BEGIN STORED RECORDS
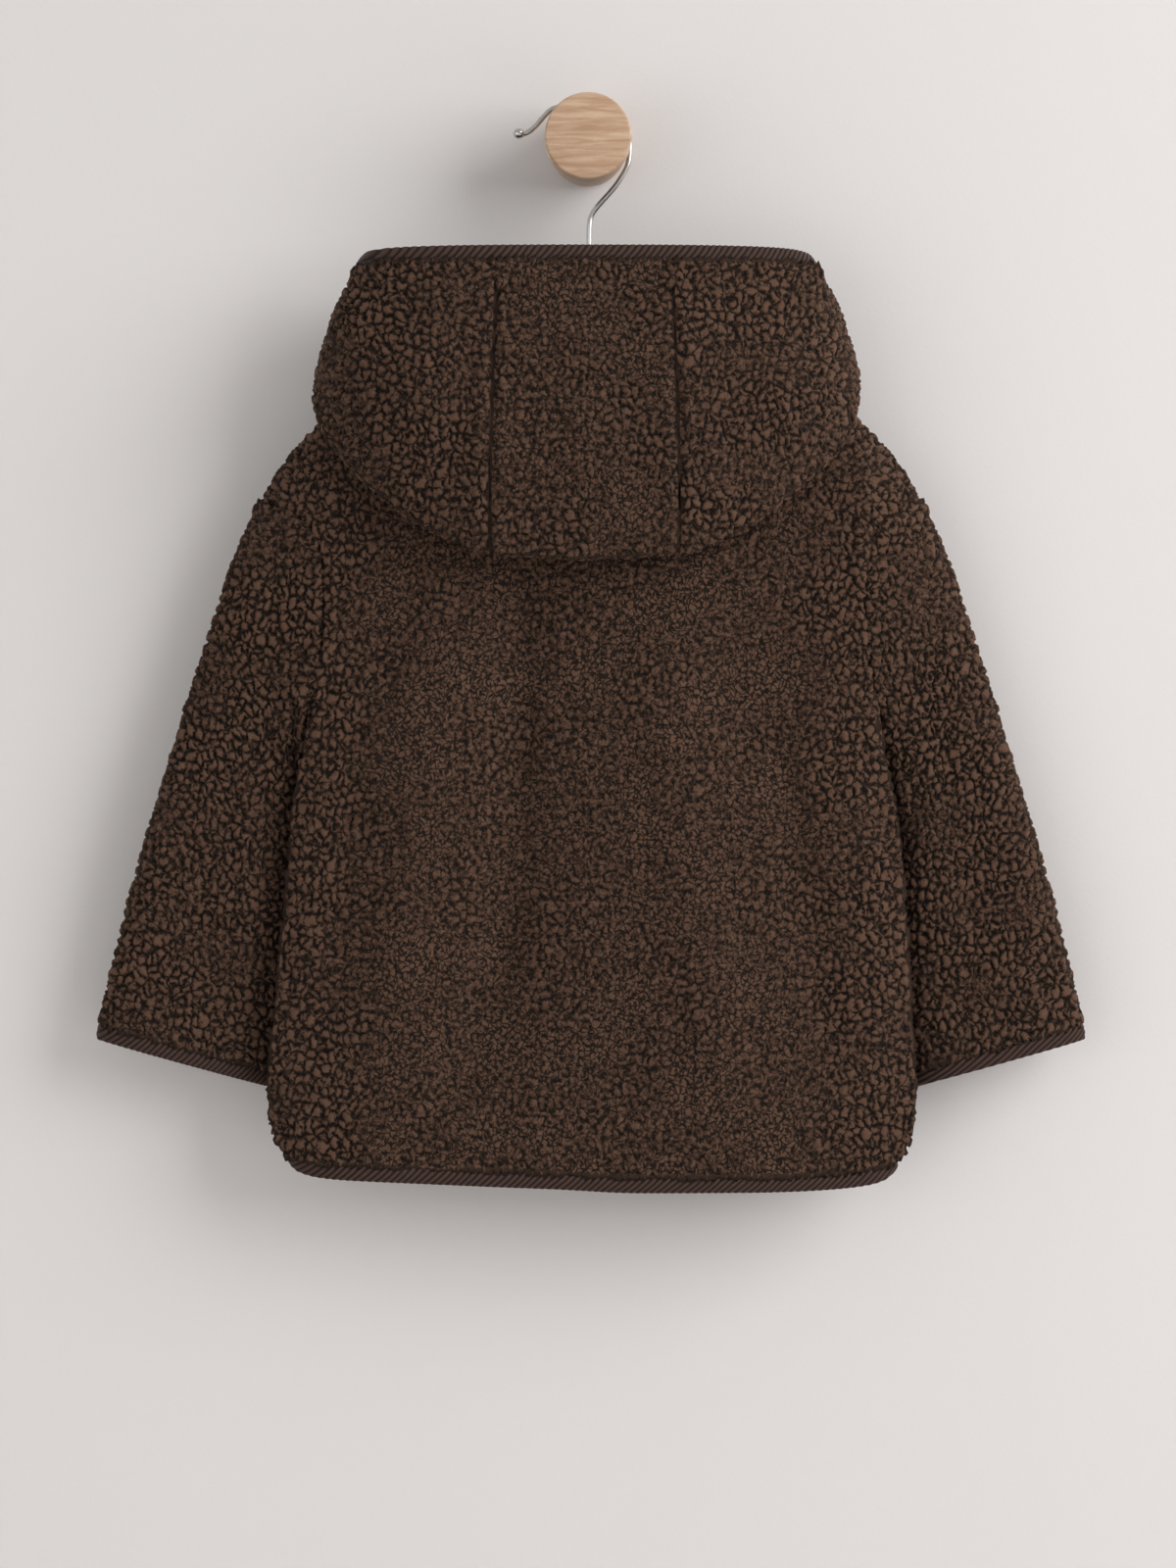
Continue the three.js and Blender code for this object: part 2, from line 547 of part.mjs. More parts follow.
END STORED RECORDS
BEGIN STORED RECORDS
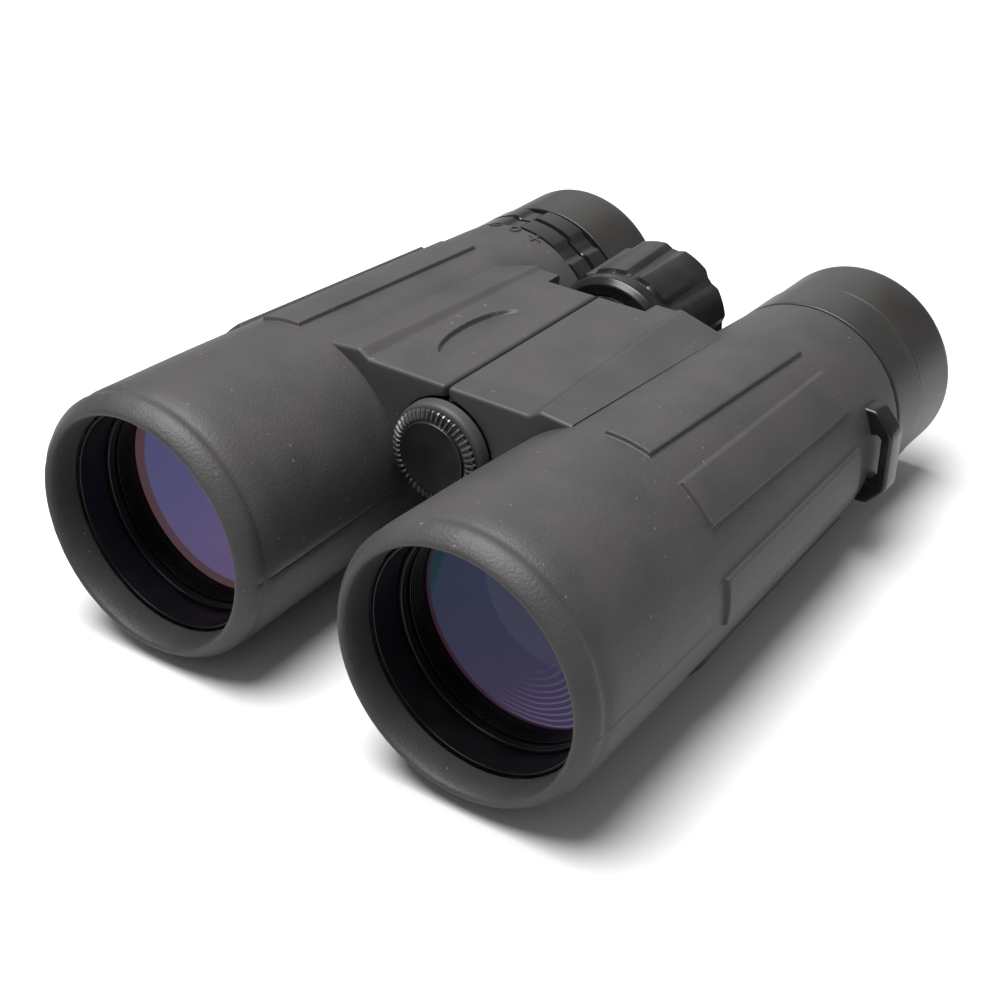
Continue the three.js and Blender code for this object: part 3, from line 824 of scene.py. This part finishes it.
END STORED RECORDS
BEGIN STORED RECORDS
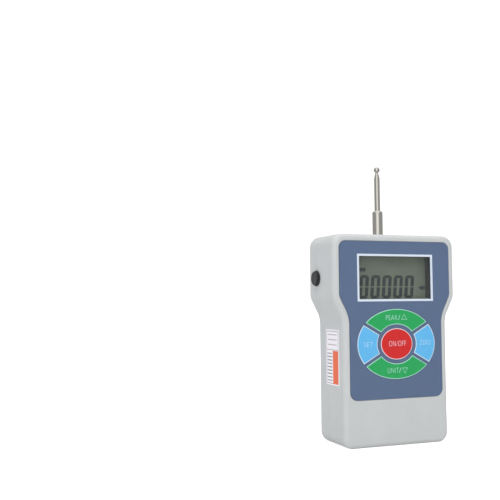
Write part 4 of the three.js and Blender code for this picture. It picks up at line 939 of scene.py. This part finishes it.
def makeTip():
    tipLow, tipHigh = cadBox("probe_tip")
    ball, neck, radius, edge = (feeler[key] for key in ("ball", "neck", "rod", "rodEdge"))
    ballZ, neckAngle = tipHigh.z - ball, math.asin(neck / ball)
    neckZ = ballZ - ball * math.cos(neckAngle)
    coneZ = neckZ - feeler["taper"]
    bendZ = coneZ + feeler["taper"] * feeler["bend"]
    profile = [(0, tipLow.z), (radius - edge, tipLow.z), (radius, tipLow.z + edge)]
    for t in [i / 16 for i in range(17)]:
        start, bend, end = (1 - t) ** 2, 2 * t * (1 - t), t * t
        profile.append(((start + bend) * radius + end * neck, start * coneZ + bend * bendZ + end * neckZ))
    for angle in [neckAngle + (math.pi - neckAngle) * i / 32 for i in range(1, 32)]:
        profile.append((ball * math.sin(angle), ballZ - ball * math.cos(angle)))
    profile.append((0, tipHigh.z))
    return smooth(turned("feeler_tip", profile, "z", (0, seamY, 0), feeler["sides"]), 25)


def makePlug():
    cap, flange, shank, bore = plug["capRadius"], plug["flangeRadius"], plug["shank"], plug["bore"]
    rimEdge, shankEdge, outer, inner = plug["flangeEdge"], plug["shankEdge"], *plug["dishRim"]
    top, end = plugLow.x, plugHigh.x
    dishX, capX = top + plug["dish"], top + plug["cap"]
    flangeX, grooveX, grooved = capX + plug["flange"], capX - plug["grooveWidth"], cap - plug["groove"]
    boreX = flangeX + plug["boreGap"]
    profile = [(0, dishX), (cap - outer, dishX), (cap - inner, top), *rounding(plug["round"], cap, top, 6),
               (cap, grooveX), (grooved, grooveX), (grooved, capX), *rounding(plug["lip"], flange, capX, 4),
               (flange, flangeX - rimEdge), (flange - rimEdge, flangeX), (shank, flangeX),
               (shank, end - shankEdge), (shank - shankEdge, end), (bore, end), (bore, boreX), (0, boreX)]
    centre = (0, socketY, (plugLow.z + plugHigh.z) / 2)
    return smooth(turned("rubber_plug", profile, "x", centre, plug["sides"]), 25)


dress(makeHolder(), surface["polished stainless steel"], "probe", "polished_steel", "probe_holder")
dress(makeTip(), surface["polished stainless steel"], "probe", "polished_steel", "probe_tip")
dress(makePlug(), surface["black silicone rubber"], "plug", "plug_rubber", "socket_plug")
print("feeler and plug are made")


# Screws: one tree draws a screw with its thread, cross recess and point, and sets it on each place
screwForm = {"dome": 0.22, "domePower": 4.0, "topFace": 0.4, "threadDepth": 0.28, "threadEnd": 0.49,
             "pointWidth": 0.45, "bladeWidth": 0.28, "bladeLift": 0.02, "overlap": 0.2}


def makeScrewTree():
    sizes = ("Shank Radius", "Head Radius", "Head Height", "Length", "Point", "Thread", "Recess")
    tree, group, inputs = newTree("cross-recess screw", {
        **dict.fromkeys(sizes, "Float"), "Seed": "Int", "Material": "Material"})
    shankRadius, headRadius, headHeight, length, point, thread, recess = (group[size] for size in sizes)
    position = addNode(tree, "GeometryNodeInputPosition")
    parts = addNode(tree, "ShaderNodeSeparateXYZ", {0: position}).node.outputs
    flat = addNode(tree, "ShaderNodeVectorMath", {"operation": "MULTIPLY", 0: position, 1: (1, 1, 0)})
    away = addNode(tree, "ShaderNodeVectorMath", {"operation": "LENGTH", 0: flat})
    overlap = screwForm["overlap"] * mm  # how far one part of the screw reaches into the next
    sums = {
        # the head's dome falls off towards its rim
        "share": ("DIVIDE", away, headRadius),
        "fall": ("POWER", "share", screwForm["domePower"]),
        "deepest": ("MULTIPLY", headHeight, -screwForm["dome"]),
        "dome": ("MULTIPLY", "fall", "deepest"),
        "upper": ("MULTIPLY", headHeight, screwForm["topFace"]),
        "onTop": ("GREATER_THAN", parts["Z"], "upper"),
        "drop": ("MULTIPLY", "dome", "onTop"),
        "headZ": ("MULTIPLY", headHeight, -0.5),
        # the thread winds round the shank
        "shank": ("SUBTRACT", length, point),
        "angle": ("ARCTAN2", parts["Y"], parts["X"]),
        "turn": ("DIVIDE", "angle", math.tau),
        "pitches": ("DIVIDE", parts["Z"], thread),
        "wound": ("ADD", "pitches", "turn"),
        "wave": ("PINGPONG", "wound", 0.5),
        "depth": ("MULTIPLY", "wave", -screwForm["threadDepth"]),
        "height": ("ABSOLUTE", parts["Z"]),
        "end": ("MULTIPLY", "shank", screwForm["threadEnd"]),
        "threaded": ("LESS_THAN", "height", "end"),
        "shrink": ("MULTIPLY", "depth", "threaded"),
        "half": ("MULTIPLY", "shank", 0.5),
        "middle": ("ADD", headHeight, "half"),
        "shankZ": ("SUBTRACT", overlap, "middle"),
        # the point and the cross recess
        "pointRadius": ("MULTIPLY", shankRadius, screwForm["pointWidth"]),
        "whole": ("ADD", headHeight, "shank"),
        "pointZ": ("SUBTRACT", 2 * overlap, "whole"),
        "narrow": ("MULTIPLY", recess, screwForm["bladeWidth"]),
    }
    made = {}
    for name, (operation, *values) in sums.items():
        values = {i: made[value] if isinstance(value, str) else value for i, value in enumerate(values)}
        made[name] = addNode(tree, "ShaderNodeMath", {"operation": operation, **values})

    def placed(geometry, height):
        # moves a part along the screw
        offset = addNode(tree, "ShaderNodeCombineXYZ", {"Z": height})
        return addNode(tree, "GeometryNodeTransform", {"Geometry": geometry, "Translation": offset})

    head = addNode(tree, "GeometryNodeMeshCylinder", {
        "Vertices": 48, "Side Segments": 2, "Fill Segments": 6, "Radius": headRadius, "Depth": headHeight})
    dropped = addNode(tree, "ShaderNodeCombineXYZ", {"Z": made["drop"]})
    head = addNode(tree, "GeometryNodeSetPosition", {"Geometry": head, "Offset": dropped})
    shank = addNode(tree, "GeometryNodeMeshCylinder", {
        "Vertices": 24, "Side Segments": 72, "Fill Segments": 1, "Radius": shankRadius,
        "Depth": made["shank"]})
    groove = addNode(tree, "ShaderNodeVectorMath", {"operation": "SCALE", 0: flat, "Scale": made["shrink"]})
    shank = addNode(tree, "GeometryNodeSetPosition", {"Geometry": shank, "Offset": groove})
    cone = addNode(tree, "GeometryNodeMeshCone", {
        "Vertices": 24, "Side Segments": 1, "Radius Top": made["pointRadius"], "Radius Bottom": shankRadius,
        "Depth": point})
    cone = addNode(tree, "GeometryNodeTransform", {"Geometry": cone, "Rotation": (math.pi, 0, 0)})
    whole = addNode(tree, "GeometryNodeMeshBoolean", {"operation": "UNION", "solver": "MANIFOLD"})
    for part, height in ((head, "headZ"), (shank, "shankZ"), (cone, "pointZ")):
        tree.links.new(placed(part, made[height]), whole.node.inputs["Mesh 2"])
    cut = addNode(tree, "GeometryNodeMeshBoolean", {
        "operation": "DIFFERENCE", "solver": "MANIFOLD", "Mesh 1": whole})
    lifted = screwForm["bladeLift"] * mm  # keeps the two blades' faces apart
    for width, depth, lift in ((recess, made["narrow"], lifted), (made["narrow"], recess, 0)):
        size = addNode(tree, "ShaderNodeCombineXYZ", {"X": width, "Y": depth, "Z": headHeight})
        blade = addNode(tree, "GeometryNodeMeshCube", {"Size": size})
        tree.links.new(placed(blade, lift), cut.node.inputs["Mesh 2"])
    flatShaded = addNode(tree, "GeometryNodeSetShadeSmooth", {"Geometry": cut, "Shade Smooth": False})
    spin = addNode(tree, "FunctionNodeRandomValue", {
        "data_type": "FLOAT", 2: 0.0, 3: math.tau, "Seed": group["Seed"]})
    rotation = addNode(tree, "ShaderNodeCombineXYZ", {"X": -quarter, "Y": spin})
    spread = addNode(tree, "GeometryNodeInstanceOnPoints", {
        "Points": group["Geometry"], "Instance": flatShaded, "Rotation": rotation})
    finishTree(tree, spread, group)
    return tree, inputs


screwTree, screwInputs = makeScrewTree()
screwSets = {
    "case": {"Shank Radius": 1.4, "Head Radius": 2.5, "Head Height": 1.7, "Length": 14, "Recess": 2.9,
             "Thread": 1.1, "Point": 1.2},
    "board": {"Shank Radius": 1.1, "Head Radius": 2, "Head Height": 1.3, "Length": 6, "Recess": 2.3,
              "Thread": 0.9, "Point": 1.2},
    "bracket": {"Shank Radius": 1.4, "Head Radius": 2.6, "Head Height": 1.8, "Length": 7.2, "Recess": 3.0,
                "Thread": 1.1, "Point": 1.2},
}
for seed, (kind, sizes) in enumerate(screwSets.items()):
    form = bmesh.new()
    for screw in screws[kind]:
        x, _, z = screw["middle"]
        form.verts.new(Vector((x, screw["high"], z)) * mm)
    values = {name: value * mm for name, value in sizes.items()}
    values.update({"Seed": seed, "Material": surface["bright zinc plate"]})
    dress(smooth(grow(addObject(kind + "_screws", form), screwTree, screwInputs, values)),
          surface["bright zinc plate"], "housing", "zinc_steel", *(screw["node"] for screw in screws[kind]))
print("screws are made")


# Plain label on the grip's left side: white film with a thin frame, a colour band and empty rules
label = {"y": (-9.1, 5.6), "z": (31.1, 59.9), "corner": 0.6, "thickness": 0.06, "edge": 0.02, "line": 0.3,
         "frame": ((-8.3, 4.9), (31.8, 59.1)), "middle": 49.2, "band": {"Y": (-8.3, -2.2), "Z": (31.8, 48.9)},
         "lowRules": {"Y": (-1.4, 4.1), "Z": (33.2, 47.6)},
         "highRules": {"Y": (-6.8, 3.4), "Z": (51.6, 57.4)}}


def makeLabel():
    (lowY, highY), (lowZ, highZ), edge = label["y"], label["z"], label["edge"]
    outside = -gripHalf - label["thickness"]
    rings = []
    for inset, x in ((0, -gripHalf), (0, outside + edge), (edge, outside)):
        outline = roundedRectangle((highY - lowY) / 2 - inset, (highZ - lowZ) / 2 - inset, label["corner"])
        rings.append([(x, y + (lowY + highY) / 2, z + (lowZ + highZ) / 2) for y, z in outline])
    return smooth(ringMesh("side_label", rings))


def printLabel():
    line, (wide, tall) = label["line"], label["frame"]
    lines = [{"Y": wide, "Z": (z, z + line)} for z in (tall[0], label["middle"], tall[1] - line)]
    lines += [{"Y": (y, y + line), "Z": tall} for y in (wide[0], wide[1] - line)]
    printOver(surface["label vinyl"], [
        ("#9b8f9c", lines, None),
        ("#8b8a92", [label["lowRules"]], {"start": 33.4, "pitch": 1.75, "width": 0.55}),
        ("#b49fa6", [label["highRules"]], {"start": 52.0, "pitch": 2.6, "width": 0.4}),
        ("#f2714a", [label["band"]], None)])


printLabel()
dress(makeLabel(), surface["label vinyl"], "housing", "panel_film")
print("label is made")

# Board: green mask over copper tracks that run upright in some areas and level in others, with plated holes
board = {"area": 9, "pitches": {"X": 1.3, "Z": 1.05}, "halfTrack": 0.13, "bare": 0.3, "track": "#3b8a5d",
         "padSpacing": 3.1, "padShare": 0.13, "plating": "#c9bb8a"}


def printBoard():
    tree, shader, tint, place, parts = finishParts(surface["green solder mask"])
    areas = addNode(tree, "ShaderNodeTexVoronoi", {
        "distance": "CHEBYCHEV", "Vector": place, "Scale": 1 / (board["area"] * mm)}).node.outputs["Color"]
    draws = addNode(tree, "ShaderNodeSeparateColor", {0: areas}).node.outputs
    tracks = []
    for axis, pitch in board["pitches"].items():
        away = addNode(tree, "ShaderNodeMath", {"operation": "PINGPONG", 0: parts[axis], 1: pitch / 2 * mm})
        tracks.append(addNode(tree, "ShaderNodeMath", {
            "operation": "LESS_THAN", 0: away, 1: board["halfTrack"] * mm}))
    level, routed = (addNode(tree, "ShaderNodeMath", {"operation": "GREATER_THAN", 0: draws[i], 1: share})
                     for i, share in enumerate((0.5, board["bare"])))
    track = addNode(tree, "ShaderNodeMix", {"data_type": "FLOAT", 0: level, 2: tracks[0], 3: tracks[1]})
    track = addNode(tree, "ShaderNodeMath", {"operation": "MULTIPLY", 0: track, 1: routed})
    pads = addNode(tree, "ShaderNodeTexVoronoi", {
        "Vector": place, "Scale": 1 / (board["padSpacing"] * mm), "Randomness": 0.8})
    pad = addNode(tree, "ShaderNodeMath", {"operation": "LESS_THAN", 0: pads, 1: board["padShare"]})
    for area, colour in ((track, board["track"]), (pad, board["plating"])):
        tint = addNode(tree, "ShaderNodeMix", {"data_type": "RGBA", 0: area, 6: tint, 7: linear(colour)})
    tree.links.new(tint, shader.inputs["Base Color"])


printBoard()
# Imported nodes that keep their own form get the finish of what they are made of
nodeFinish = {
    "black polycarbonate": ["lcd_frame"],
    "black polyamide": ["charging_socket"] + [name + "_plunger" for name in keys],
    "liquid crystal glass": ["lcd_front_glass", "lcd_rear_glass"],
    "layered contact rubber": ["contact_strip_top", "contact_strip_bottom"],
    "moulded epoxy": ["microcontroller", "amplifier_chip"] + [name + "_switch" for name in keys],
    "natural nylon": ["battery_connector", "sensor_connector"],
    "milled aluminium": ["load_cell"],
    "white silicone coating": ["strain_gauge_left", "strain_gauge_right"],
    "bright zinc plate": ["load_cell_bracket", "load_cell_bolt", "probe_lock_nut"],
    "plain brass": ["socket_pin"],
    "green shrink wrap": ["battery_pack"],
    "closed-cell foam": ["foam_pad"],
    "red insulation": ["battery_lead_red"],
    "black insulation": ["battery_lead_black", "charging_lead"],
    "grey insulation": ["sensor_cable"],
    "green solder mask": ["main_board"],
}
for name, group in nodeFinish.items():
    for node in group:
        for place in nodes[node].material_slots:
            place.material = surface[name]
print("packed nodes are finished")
END STORED RECORDS
- **THE EXERCISE**:
Every line that holds the word "scene" should be extracted.

- **THE REPLY**:
Continue the three.js and Blender code for this object: part 3, from line 824 of scene.py. This part finishes it.
Write part 4 of the three.js and Blender code for this picture. It picks up at line 939 of scene.py. This part finishes it.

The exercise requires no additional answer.